**EXERCISE DESCRIPTION:**
Lines holding the string "type" are the ones to copy; find them all in the data.

**AVAILABLE DATA:**
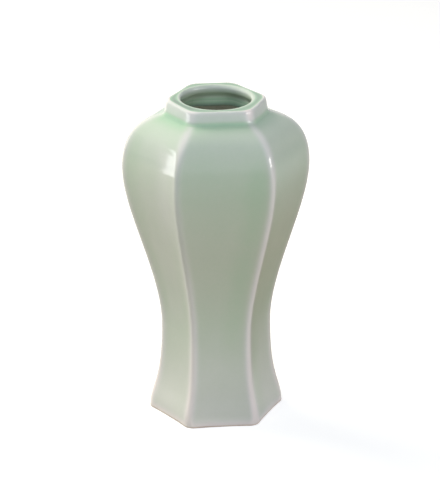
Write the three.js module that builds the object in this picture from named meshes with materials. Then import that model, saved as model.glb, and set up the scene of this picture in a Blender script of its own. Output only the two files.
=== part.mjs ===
// A six-sided ceramic vase with a narrow waist, a swelling shoulder and a low hexagonal collar.
//
// Millimetres, +Z up. The origin is the middle of the standing face, one flat panel looks along -Y,
// and two of the six ridges lie on the X axis.
//
// Four pieces are built and luted together: the foot ring, the floor that lies in it, the wall that
// stands on it, and the collar that sits on the wall's shoulder.

import * as THREE from "three";

// Height of the vase at the middle of its lip, height of its collar there, and how much higher the
// lip is at the back than in front
const vaseHeight = 250;
const collarHeight = 11.5;
const lipRise = 3.2;

// The wall, measured from the axis to the crest of a ridge, and the heights of its turning points
const footRadius = 51.8;
const waistRadius = 42.2;
const waistHeight = 70;
const bellyRadius = 71;
const bellyHeight = 197.5;

// How far the profile keeps its direction at each turning point
const footRise = 18;
const waistRunDown = 50;
const waistRunUp = 41;
const bellyRunDown = 35.5;
const bellyRunUp = 31;
const shoulderRun = 13.5;
const shoulderFall = 3.5;

// The six panels and the ridges between them
const panelCount = 6;
const panelHollow = 1.3;
const hollowPower = 6;
const ridgeRound = 3.4;
const seatBlend = 24;

// The ridges are rounder at the foot, and get there over this height
const footRound = 6;
const footBlend = 22;

// Wall, floor and foot
const wallThickness = 5;
const floorThickness = 5;
const floorRecess = 4.5;
const bareEdge = 1.4;
const groundEdgeRound = 1;
const ledgeWidth = 4;
const lutingClearance = 0.3;

// Mouth and collar
const mouthRadius = 26.6;
const lipWidth = 7;
const lipDepth = 4.5;
const lipUndercut = 3.5;
const lipEdgeRound = 1.6;
const mouthEdgeRound = 3.8;
const collarFlare = 1.7;
const collarRound = 5;
const collarFillet = 1;

// The collar is wider in front than a regular hexagon and narrower at the back, and the shoulder
// takes this up close to it
const frontSplay = 0.22;
const backSplay = 0.13;
const splayPower = 8;

// Fineness of the surfaces
const ridgeSteps = 3;
const panelSteps = 6;
const footToWaistSteps = 8;
const waistToBellySteps = 11;
const bellyToSeatSteps = 10;
const insideStride = 2;
const edgeSteps = 3;

// Values that follow from the ones above
const halfPanelAngle = Math.PI / panelCount;
const seatHeight = vaseHeight - collarHeight;

// A section of the vase is a hexagon with hollow sides and rounded corners. It is described by the
// radius to its corner crest, the depth of the hollow and the set-back of the rounding from a corner.
function sideOfSection(hollow, setBack) {
  // One side of a hexagon whose sharp corners lie 1 from the axis: x runs along it, y points out
  const halfSide = Math.sin(halfPanelAngle);
  const apothem = Math.cos(halfPanelAngle);
  const x = halfSide - setBack;
  const share = x / halfSide;
  const y = apothem - hollow * (1 - share ** hollowPower);
  const slope = (hollow * hollowPower * share ** (hollowPower - 1)) / halfSide;
  const start = new THREE.Vector2(x, y);
  const corner = new THREE.Vector2(halfSide, apothem);
  const reach = (y - slope * x) / (apothem - slope * halfSide);
  const control = corner.clone().multiplyScalar(reach);
  const end = start.clone().sub(corner.clone().multiplyScalar(2 * start.dot(corner))).negate();
  return { halfSide, apothem, start, bend: new THREE.QuadraticBezierCurve(start, control, end) };
}

// The points of one side, from the crest of one corner to just before the crest of the next
function sidePoints(hollow, setBack) {
  const side = sideOfSection(hollow, setBack);
  const points = [];
  for (let step = 0; step < ridgeSteps; step += 1) {
    const onBend = side.bend.getPoint(0.5 - (0.5 * step) / ridgeSteps);
    points.push(new THREE.Vector2(-onBend.x, onBend.y));
  }
  for (let step = 0; step < panelSteps; step += 1) {
    const x = side.start.x * ((2 * step) / panelSteps - 1);
    const share = Math.abs(x) / side.halfSide;
    points.push(new THREE.Vector2(x, side.apothem - hollow * (1 - share ** hollowPower)));
  }
  for (let step = 0; step < ridgeSteps; step += 1) {
    points.push(side.bend.getPoint((0.5 * step) / ridgeSteps));
  }
  return points;
}

// One ring of points at one height: a hexagonal section, or a circle where round is 1. Where splay
// is 1 the ring has the collar's width in front and at the back. A ring with a slope rises backwards.
function ring({ radius, height, setBack, hollow = 0, round = 0, splay = 0, slope = 0 }) {
  const side = sidePoints(hollow / radius, setBack / radius);
  const crest = side[0].length();
  const points = [];
  for (let panel = 0; panel < panelCount; panel += 1) {
    const turn = -Math.PI / 2 + (panel * 2 * Math.PI) / panelCount;
    for (const { x, y } of side) {
      const angle = turn + Math.atan2(x, y);
      const reach = THREE.MathUtils.lerp(Math.hypot(x, y) / crest, 1, round) * radius;
      const backward = Math.sin(angle);
      const wider = -backward * (backward < 0 ? frontSplay : backSplay);
      const across = reach * Math.cos(angle) * (1 + wider * splay * (1 - round));
      const deep = reach * backward;
      points.push(new THREE.Vector3(across, deep, height + slope * deep));
    }
  }
  return points;
}

// Skins a stack of rings. A looped stack closes on itself, and another one is closed by flat caps.
function loft(rings, looped) {
  const around = rings[0].length;
  const positions = rings.flat().flatMap((point) => point.toArray());
  const faces = [];
  const bands = looped ? rings.length : rings.length - 1;
  for (let band = 0; band < bands; band += 1) {
    const low = band * around;
    const high = ((band + 1) % rings.length) * around;
    for (let step = 0; step < around; step += 1) {
      const next = (step + 1) % around;
      faces.push(low + step, low + next, high + next);
      faces.push(low + step, high + next, high + step);
    }
  }
  if (!looped) {
    const top = (rings.length - 1) * around;
    const bottomMiddle = positions.length / 3;
    positions.push(0, 0, rings[0][0].z);
    positions.push(0, 0, rings.at(-1)[0].z);
    for (let step = 0; step < around; step += 1) {
      const next = (step + 1) % around;
      faces.push(bottomMiddle, next, step);
      faces.push(bottomMiddle + 1, top + step, top + next);
    }
  }
  const geometry = new THREE.BufferGeometry();
  geometry.setAttribute("position", new THREE.Float32BufferAttribute(positions, 3));
  geometry.setIndex(faces);
  geometry.computeVertexNormals();
  return geometry;
}

// Radius to the crest of a section whose flat panels lie this far from the axis
function crestRadius(apothem, setBack) {
  const sharp = apothem / Math.cos(halfPanelAngle);
  return sharp - (setBack * Math.sin(halfPanelAngle)) / 2;
}

// The collar and the seat under it
const lipRadius = crestRadius(mouthRadius + lipWidth, collarRound);
const collarRootRadius = lipRadius + collarFlare;
const seatRadius = collarRootRadius + collarFillet;
const openingRadius = collarRootRadius - wallThickness / Math.cos(halfPanelAngle);

// The profile of a ridge: x is the distance from the axis and y the height
function ridgeProfile() {
  const point = (radius, height) => new THREE.Vector2(radius, height);
  const foot = new THREE.CubicBezierCurve(
    point(footRadius, 0),
    point(footRadius, footRise),
    point(waistRadius, waistHeight - waistRunDown),
    point(waistRadius, waistHeight),
  );
  const swell = new THREE.CubicBezierCurve(
    point(waistRadius, waistHeight),
    point(waistRadius, waistHeight + waistRunUp),
    point(bellyRadius, bellyHeight - bellyRunDown),
    point(bellyRadius, bellyHeight),
  );
  const shoulder = new THREE.CubicBezierCurve(
    point(bellyRadius, bellyHeight),
    point(bellyRadius, bellyHeight + bellyRunUp),
    point(seatRadius + shoulderRun, seatHeight - shoulderFall),
    point(seatRadius, seatHeight),
  );
  return { foot, swell, shoulder };
}
const profile = ridgeProfile();
const crestThickness = wallThickness / Math.cos(halfPanelAngle);

// A place on the profile, or the place this deep in the wall behind it
function profilePoint(curve, share, depth = 0) {
  const tangent = curve.getTangent(share);
  const out = new THREE.Vector2(tangent.y, -tangent.x);
  return curve.getPoint(share).addScaledVector(out, -depth);
}

// The share of the profile at which it reaches a height, found by halving
function shareAtHeight(curve, height, depth = 0) {
  let low = 0;
  let high = 1;
  while (high - low > 1e-6) {
    const middle = (low + high) / 2;
    if (profilePoint(curve, middle, depth).y < height) {
      low = middle;
    } else {
      high = middle;
    }
  }
  return low;
}

function footRadiusAt(height, depth = 0) {
  const share = shareAtHeight(profile.foot, height, depth);
  return profilePoint(profile.foot, share, depth).x;
}

// Places along the whole profile, from a height on the foot up to the seat
function placesAlong(lowest, depth = 0) {
  const places = [];
  const start = shareAtHeight(profile.foot, lowest, depth);
  for (let step = 0; step < footToWaistSteps; step += 1) {
    const share = THREE.MathUtils.lerp(start, 1, step / footToWaistSteps);
    places.push(profilePoint(profile.foot, share, depth));
  }
  for (let step = 0; step < waistToBellySteps; step += 1) {
    places.push(profilePoint(profile.swell, step / waistToBellySteps, depth));
  }
  for (let step = 0; step <= bellyToSeatSteps; step += 1) {
    places.push(profilePoint(profile.shoulder, step / bellyToSeatSteps, depth));
  }
  places[0].y = lowest;
  return places;
}

// The floor lies inside the wall, and the foot ring's rebate has the same outline
const floorTop = floorRecess + floorThickness;
const floorRadius = footRadiusAt(floorTop, crestThickness) - lutingClearance;

// Below the seat the hollow of the panels fades out and the ridges widen to the collar's corners
function fadeToSeat(height) {
  return THREE.MathUtils.smoothstep(height, seatHeight - seatBlend, seatHeight);
}

// A section of the wall, and of what lies inside it, at this crest radius
function sectionAt(radius, height) {
  const fade = fadeToSeat(height);
  const above = THREE.MathUtils.smoothstep(height, 0, footBlend);
  const lowRound = THREE.MathUtils.lerp(footRound, ridgeRound, above);
  return ring({
    radius,
    height,
    hollow: panelHollow * (1 - fade),
    setBack: THREE.MathUtils.lerp(lowRound, collarRound, fade),
    splay: fade * Math.min((seatRadius / radius) ** splayPower, 1),
  });
}

// A ring with a rounded ground edge, a rebate that the wall stands in and a ledge for the floor
function footRing() {
  const wallSeat = footRadiusAt(bareEdge);
  const opening = floorRadius - ledgeWidth;
  const edge = Math.min(groundEdgeRound, bareEdge);
  const rings = [];
  for (let step = 0; step <= edgeSteps; step += 1) {
    const angle = (Math.PI / 2) * (step / edgeSteps);
    const radius = footRadius - edge * (1 - Math.sin(angle));
    rings.push(sectionAt(radius, edge * (1 - Math.cos(angle))));
  }
  rings.push(sectionAt(wallSeat, bareEdge));
  rings.push(sectionAt(floorRadius, bareEdge));
  rings.push(sectionAt(floorRadius, floorRecess));
  rings.push(sectionAt(opening, floorRecess));
  rings.push(sectionAt(opening, edge));
  rings.push(sectionAt(opening + edge, 0));
  return loft(rings, true);
}

// A slab that lies on the ledge of the foot ring
function baseFloor() {
  return loft([sectionAt(floorRadius, floorRecess), sectionAt(floorRadius, floorTop)], false);
}

// The wall goes up on the outside, in over the seat, through the opening and down on the inside
function bodyWall() {
  const outside = placesAlong(bareEdge);
  const shelfUnderside = seatHeight - wallThickness;
  const inside = placesAlong(bareEdge, crestThickness)
    .filter((place, index) => index % insideStride === 0)
    .filter(({ y }) => y < shelfUnderside);
  const opening = { radius: openingRadius, setBack: collarRound, splay: 1 };
  const rings = [
    ...outside.map(({ x, y }) => sectionAt(x, y)),
    ring({ ...opening, height: seatHeight }),
    ring({ ...opening, height: shelfUnderside }),
    ...inside.reverse().map(({ x, y }) => sectionAt(x, y)),
  ];
  return loft(rings, true);
}

// The collar has a small fillet at its root, a rounded lip, a rounded edge into the round mouth, and
// widens below the lip to the six-sided opening of the wall
function neckCollar() {
  const fullSlope = lipRise / (2 * (mouthRadius + lipWidth));
  const collarRing = (radius, height, round = 0) => {
    const slope = (fullSlope * (height - seatHeight)) / collarHeight;
    return ring({ radius, height, setBack: collarRound, round, splay: 1, slope });
  };
  const rings = [];
  for (let step = 0; step <= edgeSteps; step += 1) {
    const angle = (Math.PI / 2) * (step / edgeSteps);
    const radius = collarRootRadius + collarFillet * (1 - Math.sin(angle));
    rings.push(collarRing(radius, seatHeight + collarFillet * (1 - Math.cos(angle))));
  }
  for (let step = 0; step <= edgeSteps; step += 1) {
    const angle = (Math.PI / 2) * (step / edgeSteps);
    const radius = lipRadius - lipEdgeRound * (1 - Math.cos(angle));
    rings.push(collarRing(radius, vaseHeight - lipEdgeRound * (1 - Math.sin(angle))));
  }
  for (let step = 0; step <= edgeSteps; step += 1) {
    const angle = (Math.PI / 2) * (step / edgeSteps);
    const radius = mouthRadius + mouthEdgeRound * (1 - Math.sin(angle));
    rings.push(collarRing(radius, vaseHeight - mouthEdgeRound * (1 - Math.cos(angle)), 1));
  }
  const lipUnderside = vaseHeight - lipDepth;
  rings.push(collarRing(mouthRadius, lipUnderside, 1));
  rings.push(collarRing(openingRadius, lipUnderside - lipUndercut));
  rings.push(collarRing(openingRadius, seatHeight));
  return loft(rings, true);
}

// Glossy pale green glaze, and the bare white body of the clay with a warm cast
const glaze = { color: 0xb9c9b6, roughness: 0.12, metalness: 0 };
const bareClay = { color: 0xd9c7bb, roughness: 0.75, metalness: 0 };

const vase = new THREE.Group();
const pieces = [
  ["foot_ring", footRing(), bareClay],
  ["base_floor", baseFloor(), glaze],
  ["body_wall", bodyWall(), glaze],
  ["neck_collar", neckCollar(), glaze],
];
for (const [name, geometry, finish] of pieces) {
  const mesh = new THREE.Mesh(geometry, new THREE.MeshStandardMaterial(finish));
  mesh.name = name;
  vase.add(mesh);
}

export default vase;
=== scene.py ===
"""A six-sided celadon vase on a plain white floor.

Everything is in metres, in the frame of the solids: the origin is the middle of the standing face,
one flat panel looks along -Y and two of the six ridges lie on the X axis. The glazed and bare
surfaces are lofted finely over much the same profile and sections as the solids that they replace.
"""

import math

import bpy
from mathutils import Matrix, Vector, noise


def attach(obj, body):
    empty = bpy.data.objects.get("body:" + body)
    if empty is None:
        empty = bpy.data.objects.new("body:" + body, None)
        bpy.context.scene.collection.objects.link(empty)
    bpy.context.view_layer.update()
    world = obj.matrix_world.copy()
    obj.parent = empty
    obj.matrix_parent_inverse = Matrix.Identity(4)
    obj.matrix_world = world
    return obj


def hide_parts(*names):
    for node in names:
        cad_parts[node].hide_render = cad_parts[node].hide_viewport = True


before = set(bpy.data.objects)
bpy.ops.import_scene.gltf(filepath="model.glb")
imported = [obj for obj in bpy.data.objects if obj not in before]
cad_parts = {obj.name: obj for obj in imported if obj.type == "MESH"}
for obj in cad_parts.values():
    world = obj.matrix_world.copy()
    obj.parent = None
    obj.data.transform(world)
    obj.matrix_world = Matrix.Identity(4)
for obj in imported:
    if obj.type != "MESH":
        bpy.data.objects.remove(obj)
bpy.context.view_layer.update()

MM = 0.001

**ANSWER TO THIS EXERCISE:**
cad_parts = {obj.name: obj for obj in imported if obj.type == "MESH"}
    if obj.type != "MESH":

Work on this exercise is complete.